From 2018 to 2021, the EBRD invested EUR 2.9 billion in the fossil energy sector, with the majority of this support going to gas. This makes it the third biggest funder of fossil fuels among all multilateral development banks, behind the World Bank Group and the Islamic Development Bank.

The EBRD has already excluded coal and upstream oil and gas fields from its financing. The draft Energy Sector Strategy further excludes oil transportation and oil-fired electricity generation. However, the draft strategy would continue to allow some investment in new fossil gas pipelines and other transportation infrastructure, as well as gas power generation and heating.

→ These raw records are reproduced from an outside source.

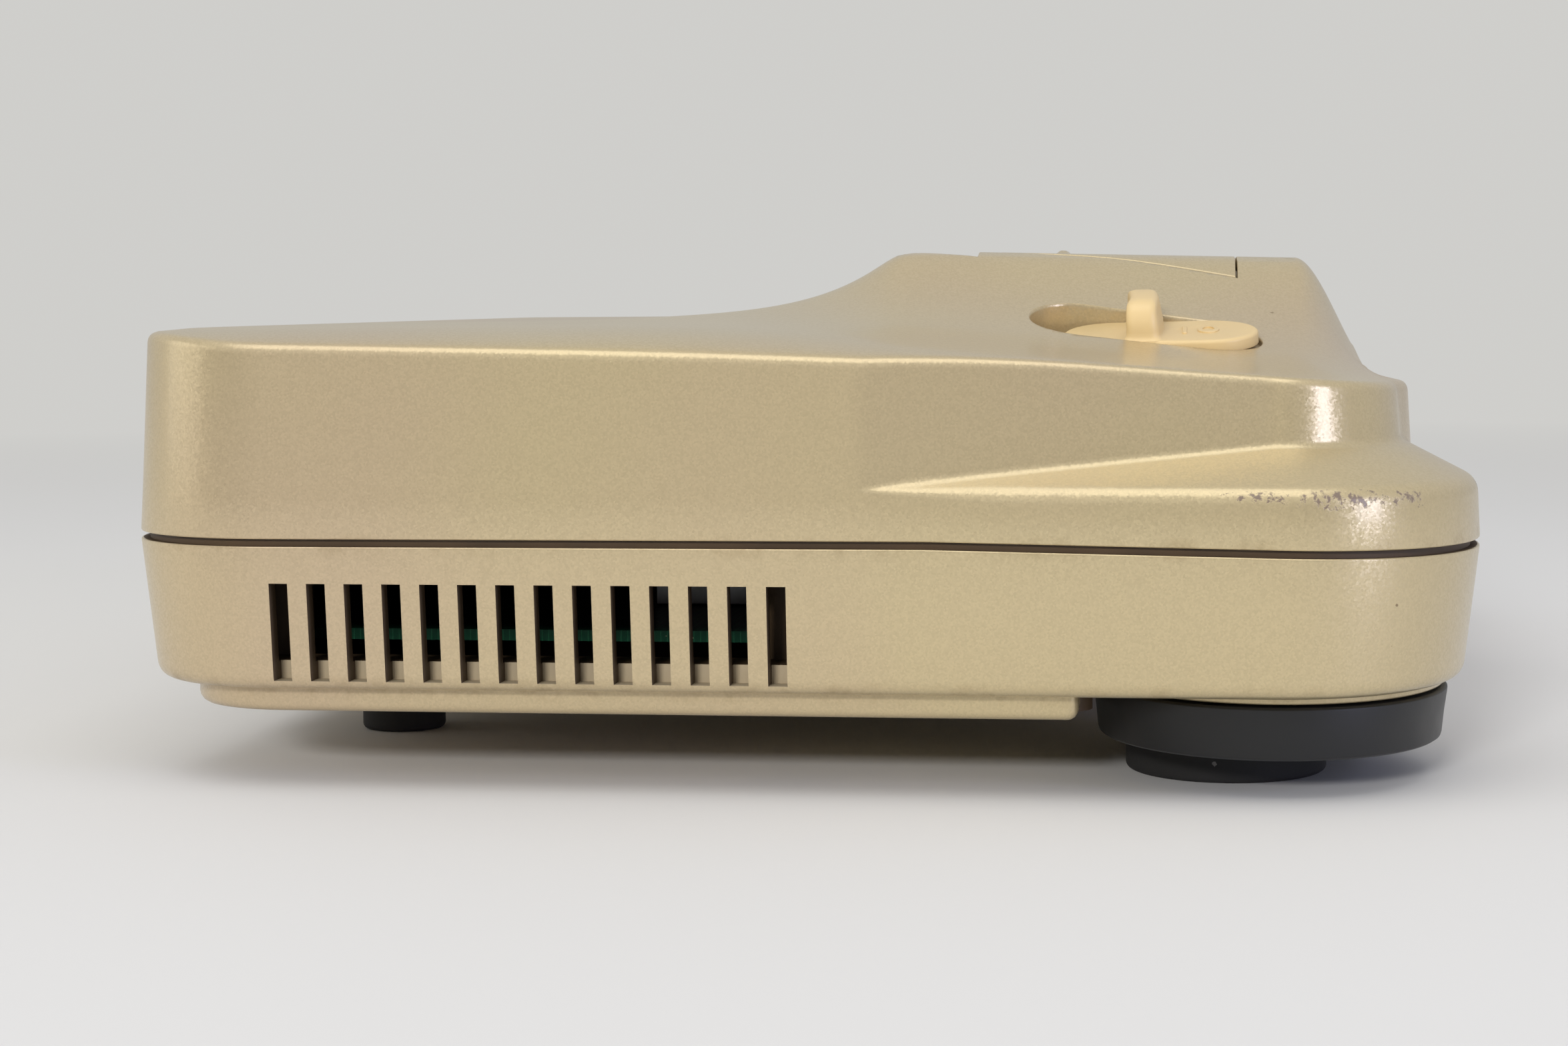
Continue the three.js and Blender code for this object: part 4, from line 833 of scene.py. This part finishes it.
slot_plan = long_plan(SLOT_X, SLOT_Y0, SLOT_Y1)
door_plan = long_plan(DOOR_X + GAP, DOOR_Y0 - GAP, DOOR_Y1 + GAP, 80, 24)
bay_plan = long_plan(BAY_X, BAY_Y0, BAY_Y1)
above = flat(ABOVE)
slot = column("slot", slot_plan, flat(WELL_LOW - 1), above, upper_paint, LIPS)
ledge = below_roof(DOOR_T + GAP)
door_seat = column("door_seat", door_plan, ledge, above, upper_paint, SHARP_LIPS, 40)
bay_hole = column("bay_hole", bay_plan, flat(BAY_LOW - 1), above, shade_darkened_plastic)
for hole in (slot, door_seat, bay_hole):
    combine(upper_case, hole)

# The flaps' steel pins run in bores through the walls of the well
FLAP_Z, FLAP_YS, PIN_R, PIN_REACH = 61.5, (-19.65, -4.95), 0.9, 60.7
turned_x = Matrix.Rotation(math.pi / 2, 4, "Y")
for y in FLAP_YS:
    place = Matrix.Translation((0, y, FLAP_Z)) @ turned_x
    pin_hole = ellipse(0, 0, PIN_R + GAP, PIN_R + GAP, 16)
    cut(upper_case, "pin_hole", pin_hole, [(0, -PIN_REACH), (0, PIN_REACH)], shade_darkened_plastic, place)
finish_piece(upper_case, "case", "gold_case", "top_shell")

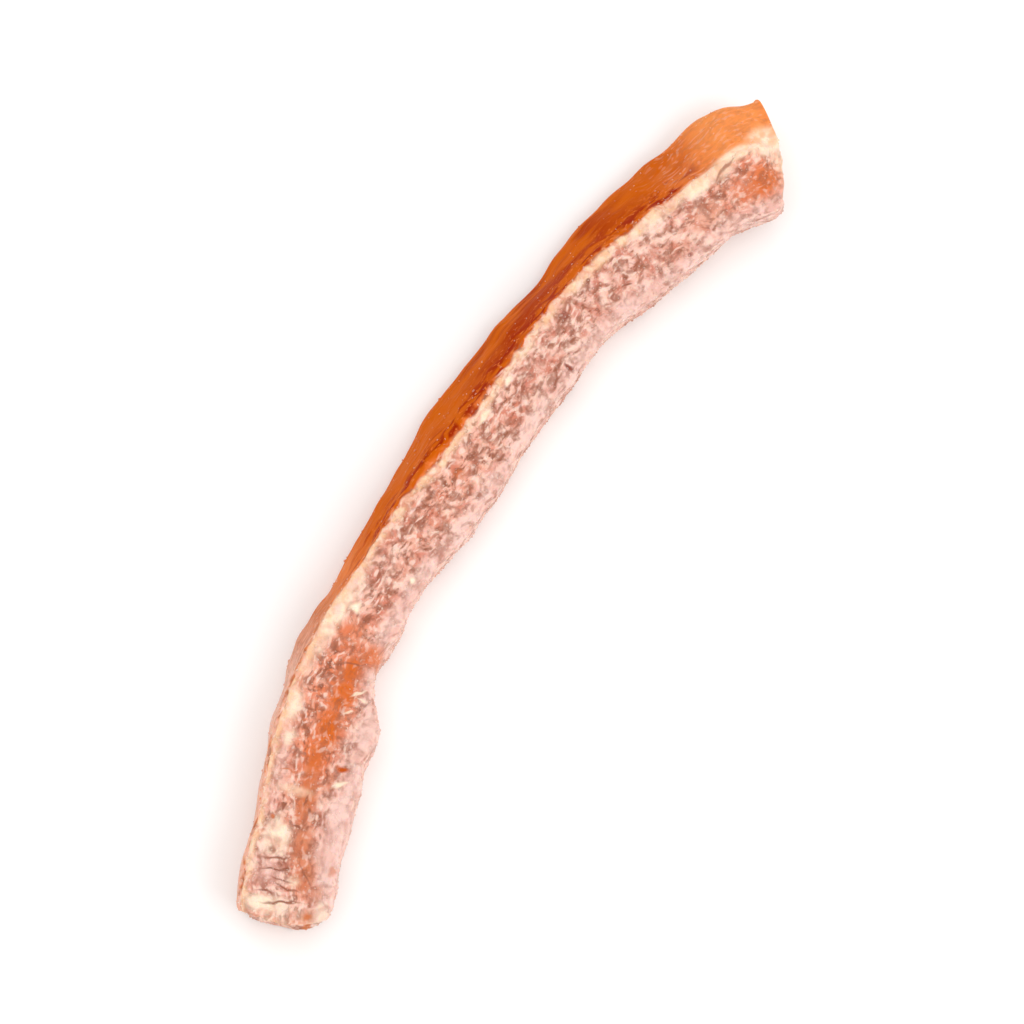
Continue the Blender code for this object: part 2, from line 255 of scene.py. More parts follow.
class PapayaFlesh(bpy.types.PropertyGroup):
    """Colours and relief of the candied flesh"""

    frost: colour_setting("Frost", "Flesh under a thin bloom of sugar", "D08672")
    frost_pale: colour_setting("Pale frost", "Flesh under a thicker bloom", "F4C7B6")
    clot: colour_setting("Clots", "Small clots of sugar on the face", "F9D6C6")
    # The clots' pale sugar, also used for the glints: painted highlights on the frost's crests
    bloom: colour_setting("Bloom", "Dry white bloom", "F1C9BE")
    cream: colour_setting("Cream", "Thick sugar on the ridge, the rims and the cut", "FEE9CE")
    ridge: colour_setting("Ridge", "Sugared edge between the face and the flank", "F2BF99")
    # Flesh that shows in cracks and wrinkles, darkened further as painted shade in these hollows and in the
    # frost's troughs
    crevice_and_shade: colour_setting("Crevices", "Flesh that shows in cracks and wrinkles", "9A5F4A")
    pit: colour_setting("Pits", "Dark red specks", "8F4A3C")
    blush: colour_setting("Blush", "Flesh that shows through the bloom", "E07E55")
    stain: colour_setting("Stain", "Syrup soaked through the bloom", "D66A28")
    syrup: colour_setting("Syrup", "Syrup that dried in a pit", "C65A20")
    brown: colour_setting("Brown", "Flesh that browned as it dried", "CC7448")
    flank: colour_setting("Flank", "Bare candied flesh", "AB3C00")
    flank_deep: colour_setting("Deep flank", "Bare flesh beside the ridge, where it is thickest", "9C2400")
    flank_warm: colour_setting("Warm flank", "Bare flesh where it is thinner", "CB5C02")
    flank_bright: colour_setting("Bright flank", "Bare flesh where light comes through", "F0904E")
    flank_edge: colour_setting("Flank's edge", "Bare flesh beside the ridge and the foot", "E27A3C")
    wall: colour_setting("Wall", "The side past the bend", "E8B09A")
    lump_depth: length_setting("Lumps", "Depth of the soft lumps in the crust", 0.24)
    crust_depth: length_setting("Crust", "Depth of the crust's flakes", 0.18)
    wrinkle_depth: length_setting("Wrinkles", "Depth of the wrinkles in the crust", 0.05)
    grain_depth: length_setting("Grain", "Depth of the finest grain", 0.06)
    flank_depth: length_setting("Flank waves", "Depth of the waves in the bare flank", 0.14)
    ridge_height: length_setting("Ridge bead", "Height of the sugar along the ridge", 0.10)
    fine_depth: length_setting("Fine relief", "Depth of the strokes, specks and wrinkles", 0.16)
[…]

In the statement, the civil society organizations point out that any new support to gas risks locking in outdated energy infrastructure in places that need investments in clean energy the most. At the same time, they highlight, ending support to fossil gas is necessary, not only for climate security, but also for ensuring energy security, since continued investment in gas exposes countries of operation to high and volatile energy prices that can have a severe impact on their ability to reach development targets. Moreover, they underscore that supporting new gas transportation infrastructure is not a solution to the current energy crisis, given that new infrastructure would not come online for several years, well after the crisis has passed.

The signatories of the statement call on the EBRD to amend the Energy Sector Strategy to

  • fully exclude new investments in midstream and downstream gas projects;
  • avoid loopholes involving the use of unproven or uneconomic technologies, as well as aspirational but meaningless mitigation measures such as “CCS-readiness”; and
  • strengthen the requirements for financial intermediaries where the intended nature of the sub-transactions is not known to exclude fossil fuel finance across the entire value chain.